In addition to providing training for those already in the workforce, the AVESTAR® Center is exploring use of the facility to enhance graduate and undergraduate engineering education. With support from the NETL-Regional University Alliance (NETL-RUA), the real-time dynamic simulators are used to augment engineering education in the areas of process simulation, dynamics, control, and safety. Students and researchers learn how the plant responds dynamically to changes in the manipulated inputs, as well as how the control system impacts plant performance, stability, and robustness. The 3D virtual ITSs are used for plant familiarization, walk-through, equipment animations, and safety scenarios.
Faculty members from two- and four-year institutions of higher education are encouraged to contact Richard Turton, Professor of Chemical Engineering from the West Virginia University College of Engineering and Mineral Resources and a registered professional engineer, to explore options.

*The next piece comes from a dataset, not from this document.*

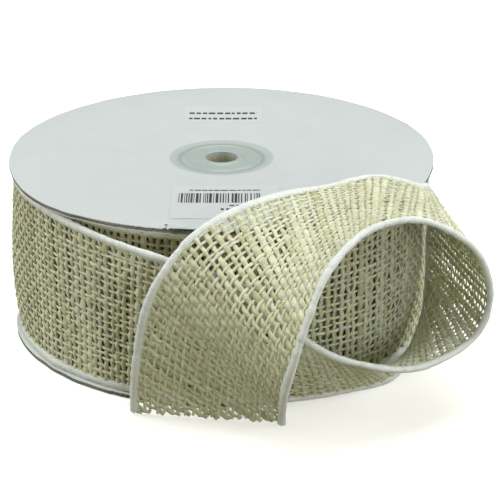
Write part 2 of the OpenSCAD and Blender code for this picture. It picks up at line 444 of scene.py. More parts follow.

The AVESTAR® Center is interested in forming collaborations for enhancing the educational experience through the submission of joint proposals to funding agencies such as the National Science Foundation.
Example courses at West Virginia University include:
- Process Control for Chemical Engineers (CHE 435 Chemical Engineering Process Control) will allow chemical engineering seniors to spend approximately 4-6 hours in the facility learning about how control loops are implemented in a real process and how a real, complex process responds to changes in operating conditions, etc.
- Process Simulation, a new course for juniors and seniors (CHE 483C – Simulation of Chemical Processes), will cover the theory of steady state and dynamic simulation and the development of operator training simulators. It is expected that students will spend 3-4 weeks working in the simulator facility and learning the key features of the OTS and practicing start-up and malfunction scenarios.